The role of the court in the matter of departmental proceedings is very limited and the court cannot substitute its own views or findings by replacing the findings arrived at by the authority on detailed appreciation of the evidence on record. In the matter of imposition of sentence, the scope for interference by the court is very limited and restricted to exceptional cases.

The punishment imposed by the disciplinary authority or the appellate authority unless shocking to the conscience of the court, cannot be subjected to judicial review. The court has to record reasons as to why the punishment is disproportionate. Failure to give reasons amounts to denial of justice. The mere statement that it is disproportionate would not suffice.

See Also

Union of India v. Bodupalli Gopalaswami, (2011) 13 SCC 553
Sanjay Kumar Singh v. Union of India, AIR 2012 SC 1783
In Union of India v. R.K. Sharma, AIR 2001 SC 3053 Apex Court explained the observations made in Ranjit Thakur observing that if the charge was ridiculous, the punishment was harsh or strikingly disproportionate it would warrant interference.
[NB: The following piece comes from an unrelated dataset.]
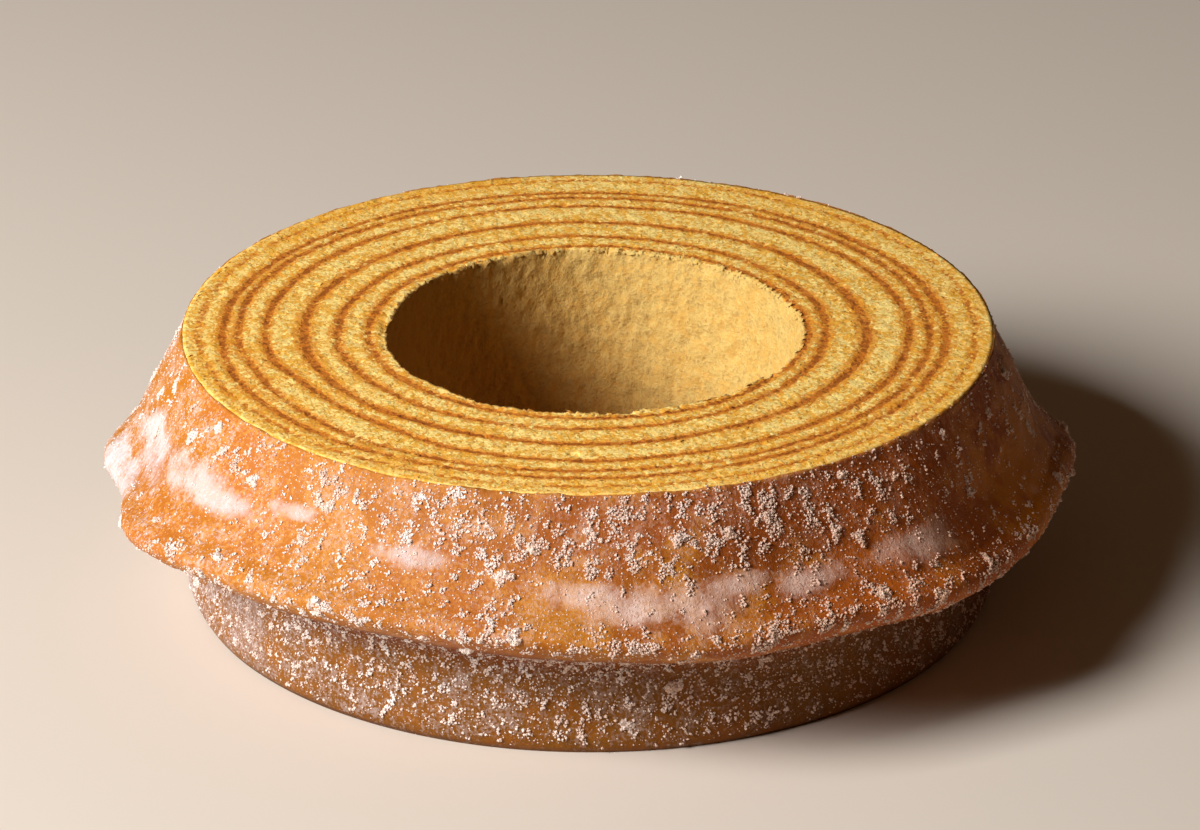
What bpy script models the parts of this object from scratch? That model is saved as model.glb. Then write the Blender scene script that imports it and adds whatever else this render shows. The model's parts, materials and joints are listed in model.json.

However, the said observations in Ranjit Thakur are not to be taken to mean that a court can, while exercising the power of judicial review, interfere with the punishment merely because it considers the punishment to be disproportionate.

It was held that only in extreme cases, which on their face, show perversity or irrationality, there could be judicial review and courts should not interfere merely on compassionate grounds.

See Also

Kendriya Vidyalaya Sangthan v. J. Hussain, (2013) 10 SCC 106
Chief Executive Officer, Krishna District Cooperative Central Bank Ltd. v. K. Hanumantha Rao, (2017) 2 SCC 528.